# Task statement
Within the data that follows, set down exactly the lines from the one containing "bpy.context.view_layer.update()" through the one containing "depsgraph = bpy.context.evaluated_depsgraph_get()", both ends included.
***** Extracted information
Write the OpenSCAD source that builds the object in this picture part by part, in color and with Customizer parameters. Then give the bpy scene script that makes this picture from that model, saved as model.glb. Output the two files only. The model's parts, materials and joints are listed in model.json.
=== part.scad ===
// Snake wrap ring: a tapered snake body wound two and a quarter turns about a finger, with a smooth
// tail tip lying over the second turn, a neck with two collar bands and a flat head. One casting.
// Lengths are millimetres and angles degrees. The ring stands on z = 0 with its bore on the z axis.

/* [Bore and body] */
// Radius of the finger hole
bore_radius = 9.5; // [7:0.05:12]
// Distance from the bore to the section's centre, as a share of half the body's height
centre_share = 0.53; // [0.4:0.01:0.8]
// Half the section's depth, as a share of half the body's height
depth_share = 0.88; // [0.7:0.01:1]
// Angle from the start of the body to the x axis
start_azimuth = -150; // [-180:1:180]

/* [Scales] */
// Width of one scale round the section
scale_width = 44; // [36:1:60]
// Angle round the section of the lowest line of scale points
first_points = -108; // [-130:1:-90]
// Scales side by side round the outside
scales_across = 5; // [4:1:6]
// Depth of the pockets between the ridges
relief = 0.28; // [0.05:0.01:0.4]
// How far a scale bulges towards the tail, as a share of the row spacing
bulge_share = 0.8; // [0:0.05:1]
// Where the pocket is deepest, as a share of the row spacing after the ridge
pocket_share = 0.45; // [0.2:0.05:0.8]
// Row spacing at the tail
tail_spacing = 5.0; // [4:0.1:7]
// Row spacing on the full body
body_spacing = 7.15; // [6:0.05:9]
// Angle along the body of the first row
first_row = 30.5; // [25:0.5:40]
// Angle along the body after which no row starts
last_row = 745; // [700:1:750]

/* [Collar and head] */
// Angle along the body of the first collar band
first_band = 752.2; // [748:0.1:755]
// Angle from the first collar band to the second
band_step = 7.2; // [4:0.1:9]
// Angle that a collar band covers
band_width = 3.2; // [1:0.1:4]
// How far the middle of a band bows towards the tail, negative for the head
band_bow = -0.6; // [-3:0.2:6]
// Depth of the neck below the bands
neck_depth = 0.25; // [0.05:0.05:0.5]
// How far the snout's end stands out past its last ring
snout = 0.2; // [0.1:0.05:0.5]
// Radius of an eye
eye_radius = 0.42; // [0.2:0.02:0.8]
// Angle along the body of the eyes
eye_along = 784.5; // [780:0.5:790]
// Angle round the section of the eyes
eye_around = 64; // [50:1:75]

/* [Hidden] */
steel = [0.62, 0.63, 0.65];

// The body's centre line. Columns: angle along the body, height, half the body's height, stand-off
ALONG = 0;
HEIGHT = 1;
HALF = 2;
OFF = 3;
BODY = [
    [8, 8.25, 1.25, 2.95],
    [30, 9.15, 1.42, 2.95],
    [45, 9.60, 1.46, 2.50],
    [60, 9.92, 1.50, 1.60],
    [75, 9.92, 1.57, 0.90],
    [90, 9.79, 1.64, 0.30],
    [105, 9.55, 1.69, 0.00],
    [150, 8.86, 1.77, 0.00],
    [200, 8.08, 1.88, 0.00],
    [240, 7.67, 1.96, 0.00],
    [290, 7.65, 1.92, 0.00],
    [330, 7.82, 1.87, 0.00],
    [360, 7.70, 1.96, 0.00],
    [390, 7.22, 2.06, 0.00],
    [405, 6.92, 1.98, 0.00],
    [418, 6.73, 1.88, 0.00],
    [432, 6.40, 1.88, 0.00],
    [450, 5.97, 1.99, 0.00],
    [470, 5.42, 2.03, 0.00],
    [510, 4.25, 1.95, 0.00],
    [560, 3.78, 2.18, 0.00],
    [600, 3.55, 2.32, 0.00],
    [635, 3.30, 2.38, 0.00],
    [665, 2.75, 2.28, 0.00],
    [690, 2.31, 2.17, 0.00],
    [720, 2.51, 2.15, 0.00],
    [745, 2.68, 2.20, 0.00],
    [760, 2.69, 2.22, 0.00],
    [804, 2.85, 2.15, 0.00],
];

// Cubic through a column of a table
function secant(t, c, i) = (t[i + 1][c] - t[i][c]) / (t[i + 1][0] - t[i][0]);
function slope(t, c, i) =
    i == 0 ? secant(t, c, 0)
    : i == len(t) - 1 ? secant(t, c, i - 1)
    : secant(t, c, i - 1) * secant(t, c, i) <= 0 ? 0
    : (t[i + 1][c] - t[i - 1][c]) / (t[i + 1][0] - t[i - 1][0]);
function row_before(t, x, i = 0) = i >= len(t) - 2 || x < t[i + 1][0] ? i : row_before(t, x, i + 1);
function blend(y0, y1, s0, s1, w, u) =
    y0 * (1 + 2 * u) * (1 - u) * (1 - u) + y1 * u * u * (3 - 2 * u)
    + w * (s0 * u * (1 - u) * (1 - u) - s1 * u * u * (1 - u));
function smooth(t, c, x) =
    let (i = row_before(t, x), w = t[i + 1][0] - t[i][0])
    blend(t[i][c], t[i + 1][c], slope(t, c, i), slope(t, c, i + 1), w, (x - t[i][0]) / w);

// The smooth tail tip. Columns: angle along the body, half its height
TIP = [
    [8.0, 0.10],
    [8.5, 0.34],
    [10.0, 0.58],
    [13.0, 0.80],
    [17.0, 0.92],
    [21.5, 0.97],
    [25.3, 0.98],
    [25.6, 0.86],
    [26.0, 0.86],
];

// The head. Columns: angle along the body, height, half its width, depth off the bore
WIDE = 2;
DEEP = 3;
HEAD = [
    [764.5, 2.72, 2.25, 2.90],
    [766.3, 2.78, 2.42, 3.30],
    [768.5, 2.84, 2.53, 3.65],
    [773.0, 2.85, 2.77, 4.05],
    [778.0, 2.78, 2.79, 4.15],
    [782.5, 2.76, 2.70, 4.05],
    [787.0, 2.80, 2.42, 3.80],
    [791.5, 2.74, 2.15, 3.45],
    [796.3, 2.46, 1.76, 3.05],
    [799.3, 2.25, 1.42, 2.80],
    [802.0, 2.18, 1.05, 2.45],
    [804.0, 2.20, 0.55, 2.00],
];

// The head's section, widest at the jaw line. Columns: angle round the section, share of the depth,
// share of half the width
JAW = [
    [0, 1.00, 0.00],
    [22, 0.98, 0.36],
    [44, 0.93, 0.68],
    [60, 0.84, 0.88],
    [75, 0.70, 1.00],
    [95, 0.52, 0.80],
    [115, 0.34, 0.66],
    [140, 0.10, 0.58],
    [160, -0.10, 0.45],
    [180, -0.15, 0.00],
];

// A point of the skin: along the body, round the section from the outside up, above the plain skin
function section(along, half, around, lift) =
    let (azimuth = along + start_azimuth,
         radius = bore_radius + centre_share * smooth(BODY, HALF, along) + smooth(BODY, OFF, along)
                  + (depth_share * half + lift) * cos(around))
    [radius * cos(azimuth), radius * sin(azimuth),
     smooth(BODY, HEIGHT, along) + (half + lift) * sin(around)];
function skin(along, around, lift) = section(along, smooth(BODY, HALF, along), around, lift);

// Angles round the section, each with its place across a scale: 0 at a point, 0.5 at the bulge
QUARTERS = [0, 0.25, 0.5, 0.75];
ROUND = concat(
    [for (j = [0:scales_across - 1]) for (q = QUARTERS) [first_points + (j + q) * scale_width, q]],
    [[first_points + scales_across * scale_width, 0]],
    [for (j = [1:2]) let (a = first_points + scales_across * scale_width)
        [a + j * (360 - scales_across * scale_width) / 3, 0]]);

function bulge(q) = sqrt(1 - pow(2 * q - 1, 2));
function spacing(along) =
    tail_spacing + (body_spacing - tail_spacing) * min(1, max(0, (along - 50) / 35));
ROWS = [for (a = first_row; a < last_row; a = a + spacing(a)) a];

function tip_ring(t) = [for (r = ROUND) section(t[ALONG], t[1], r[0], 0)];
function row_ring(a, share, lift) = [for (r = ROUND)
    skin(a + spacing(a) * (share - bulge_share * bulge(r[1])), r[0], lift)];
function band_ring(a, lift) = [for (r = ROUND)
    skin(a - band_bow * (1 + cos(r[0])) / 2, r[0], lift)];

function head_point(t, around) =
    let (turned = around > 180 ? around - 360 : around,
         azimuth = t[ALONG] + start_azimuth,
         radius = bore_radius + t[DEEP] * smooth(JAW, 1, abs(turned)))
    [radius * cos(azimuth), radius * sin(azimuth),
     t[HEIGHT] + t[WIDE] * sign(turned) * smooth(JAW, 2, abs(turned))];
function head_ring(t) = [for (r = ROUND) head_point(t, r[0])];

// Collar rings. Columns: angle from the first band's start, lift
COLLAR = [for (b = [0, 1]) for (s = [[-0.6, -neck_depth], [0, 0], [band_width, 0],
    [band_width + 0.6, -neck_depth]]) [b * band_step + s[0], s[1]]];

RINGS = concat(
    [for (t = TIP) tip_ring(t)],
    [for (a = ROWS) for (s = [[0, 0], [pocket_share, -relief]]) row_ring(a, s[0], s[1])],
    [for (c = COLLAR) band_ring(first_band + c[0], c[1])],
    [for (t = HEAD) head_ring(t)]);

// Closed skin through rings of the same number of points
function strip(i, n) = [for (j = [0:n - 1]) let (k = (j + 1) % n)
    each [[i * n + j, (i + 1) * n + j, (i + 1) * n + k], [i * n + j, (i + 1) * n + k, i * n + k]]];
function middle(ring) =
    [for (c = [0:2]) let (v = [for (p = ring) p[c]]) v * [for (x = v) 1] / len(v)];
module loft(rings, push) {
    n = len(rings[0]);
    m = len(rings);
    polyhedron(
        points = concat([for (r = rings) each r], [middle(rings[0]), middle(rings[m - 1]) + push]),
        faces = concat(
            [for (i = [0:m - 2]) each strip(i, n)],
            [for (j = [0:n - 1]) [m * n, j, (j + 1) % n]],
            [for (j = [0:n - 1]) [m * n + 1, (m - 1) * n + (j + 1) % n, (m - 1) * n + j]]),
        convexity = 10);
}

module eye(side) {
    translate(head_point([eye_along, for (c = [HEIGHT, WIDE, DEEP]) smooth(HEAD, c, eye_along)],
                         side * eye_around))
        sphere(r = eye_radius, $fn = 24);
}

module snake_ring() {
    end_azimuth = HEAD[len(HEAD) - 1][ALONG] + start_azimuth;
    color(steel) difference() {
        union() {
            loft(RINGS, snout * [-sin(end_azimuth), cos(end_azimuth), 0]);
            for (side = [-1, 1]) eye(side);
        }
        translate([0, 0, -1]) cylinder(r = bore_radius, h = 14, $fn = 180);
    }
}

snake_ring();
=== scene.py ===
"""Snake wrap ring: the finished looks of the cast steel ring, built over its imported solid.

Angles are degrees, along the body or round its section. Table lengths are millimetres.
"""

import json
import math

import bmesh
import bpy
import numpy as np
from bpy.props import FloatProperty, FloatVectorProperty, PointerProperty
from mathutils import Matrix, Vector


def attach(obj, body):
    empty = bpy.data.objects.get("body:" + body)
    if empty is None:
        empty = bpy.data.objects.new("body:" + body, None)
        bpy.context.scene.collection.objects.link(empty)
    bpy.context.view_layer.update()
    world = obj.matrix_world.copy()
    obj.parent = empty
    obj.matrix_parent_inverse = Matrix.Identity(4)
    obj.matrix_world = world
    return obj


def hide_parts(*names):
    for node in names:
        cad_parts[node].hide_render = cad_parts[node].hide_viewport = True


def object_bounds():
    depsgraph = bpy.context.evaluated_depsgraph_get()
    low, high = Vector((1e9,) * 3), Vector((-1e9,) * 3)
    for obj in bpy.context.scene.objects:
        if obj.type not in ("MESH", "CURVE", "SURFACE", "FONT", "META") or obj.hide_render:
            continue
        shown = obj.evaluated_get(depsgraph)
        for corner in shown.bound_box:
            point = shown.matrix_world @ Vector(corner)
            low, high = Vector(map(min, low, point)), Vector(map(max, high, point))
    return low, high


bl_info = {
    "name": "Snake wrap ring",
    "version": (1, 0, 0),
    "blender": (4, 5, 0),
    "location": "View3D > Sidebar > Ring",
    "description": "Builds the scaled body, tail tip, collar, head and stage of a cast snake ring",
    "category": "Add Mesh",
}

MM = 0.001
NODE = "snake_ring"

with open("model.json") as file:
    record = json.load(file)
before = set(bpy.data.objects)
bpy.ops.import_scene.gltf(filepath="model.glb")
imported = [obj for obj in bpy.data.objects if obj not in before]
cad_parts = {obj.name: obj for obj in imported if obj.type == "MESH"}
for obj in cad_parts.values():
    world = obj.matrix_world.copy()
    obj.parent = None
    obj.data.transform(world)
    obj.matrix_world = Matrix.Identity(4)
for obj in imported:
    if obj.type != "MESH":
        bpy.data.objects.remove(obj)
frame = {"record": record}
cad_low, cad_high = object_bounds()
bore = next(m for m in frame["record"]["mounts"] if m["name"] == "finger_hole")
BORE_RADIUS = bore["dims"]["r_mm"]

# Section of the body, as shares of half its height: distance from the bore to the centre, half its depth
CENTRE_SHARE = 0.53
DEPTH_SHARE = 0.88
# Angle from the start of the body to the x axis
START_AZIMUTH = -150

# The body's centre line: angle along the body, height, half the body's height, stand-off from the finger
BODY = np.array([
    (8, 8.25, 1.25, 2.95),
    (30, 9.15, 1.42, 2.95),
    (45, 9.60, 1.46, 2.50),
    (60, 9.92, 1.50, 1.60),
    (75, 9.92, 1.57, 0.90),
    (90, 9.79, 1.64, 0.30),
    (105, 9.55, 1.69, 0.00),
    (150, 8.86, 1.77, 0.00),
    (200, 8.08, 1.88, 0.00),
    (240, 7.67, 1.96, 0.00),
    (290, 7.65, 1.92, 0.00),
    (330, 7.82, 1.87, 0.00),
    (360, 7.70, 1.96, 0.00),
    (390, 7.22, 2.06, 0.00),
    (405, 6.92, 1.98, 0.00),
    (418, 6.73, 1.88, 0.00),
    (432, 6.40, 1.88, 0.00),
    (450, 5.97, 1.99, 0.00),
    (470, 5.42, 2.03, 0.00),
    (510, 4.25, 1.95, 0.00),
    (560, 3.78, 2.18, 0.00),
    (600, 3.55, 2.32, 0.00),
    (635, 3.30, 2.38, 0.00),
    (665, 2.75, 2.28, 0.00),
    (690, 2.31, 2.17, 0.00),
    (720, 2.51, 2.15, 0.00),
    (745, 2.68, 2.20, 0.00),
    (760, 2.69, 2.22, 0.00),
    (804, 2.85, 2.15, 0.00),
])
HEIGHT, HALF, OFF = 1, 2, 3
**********
***** Extracted information
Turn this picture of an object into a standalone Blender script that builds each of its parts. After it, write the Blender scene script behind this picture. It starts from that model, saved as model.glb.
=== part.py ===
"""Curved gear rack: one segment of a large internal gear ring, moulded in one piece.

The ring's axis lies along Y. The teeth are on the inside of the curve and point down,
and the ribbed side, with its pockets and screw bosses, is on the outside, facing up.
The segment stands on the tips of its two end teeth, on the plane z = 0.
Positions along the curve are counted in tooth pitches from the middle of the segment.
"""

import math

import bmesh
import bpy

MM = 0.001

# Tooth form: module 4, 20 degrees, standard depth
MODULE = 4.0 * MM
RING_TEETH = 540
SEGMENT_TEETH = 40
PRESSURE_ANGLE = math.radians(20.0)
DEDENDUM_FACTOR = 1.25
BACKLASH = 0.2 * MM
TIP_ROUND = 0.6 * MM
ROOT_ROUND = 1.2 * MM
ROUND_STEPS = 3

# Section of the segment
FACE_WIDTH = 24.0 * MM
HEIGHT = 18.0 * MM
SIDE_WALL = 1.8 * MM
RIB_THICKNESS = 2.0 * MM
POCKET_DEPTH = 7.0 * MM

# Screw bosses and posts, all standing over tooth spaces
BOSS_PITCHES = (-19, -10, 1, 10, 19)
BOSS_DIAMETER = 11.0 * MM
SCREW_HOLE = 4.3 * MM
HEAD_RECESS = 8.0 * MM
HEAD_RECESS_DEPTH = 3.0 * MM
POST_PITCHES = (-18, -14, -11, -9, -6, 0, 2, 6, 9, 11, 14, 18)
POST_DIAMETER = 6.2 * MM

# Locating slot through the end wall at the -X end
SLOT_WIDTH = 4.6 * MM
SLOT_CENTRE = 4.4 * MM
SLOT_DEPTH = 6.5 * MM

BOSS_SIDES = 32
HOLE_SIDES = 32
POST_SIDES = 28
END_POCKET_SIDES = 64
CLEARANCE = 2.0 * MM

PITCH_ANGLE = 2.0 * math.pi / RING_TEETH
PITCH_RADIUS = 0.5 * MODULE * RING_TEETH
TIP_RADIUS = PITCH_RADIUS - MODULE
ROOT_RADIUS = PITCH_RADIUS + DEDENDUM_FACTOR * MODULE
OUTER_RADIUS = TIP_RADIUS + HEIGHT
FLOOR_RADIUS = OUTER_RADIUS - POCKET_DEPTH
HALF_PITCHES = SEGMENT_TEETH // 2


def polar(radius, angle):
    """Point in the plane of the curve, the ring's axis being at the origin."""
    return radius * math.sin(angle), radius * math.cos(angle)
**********
# Correct result
    bpy.context.view_layer.update()
    world = obj.matrix_world.copy()
    obj.parent = empty
    obj.matrix_parent_inverse = Matrix.Identity(4)
    obj.matrix_world = world
    return obj


def hide_parts(*names):
    for node in names:
        cad_parts[node].hide_render = cad_parts[node].hide_viewport = True


def object_bounds():
    depsgraph = bpy.context.evaluated_depsgraph_get()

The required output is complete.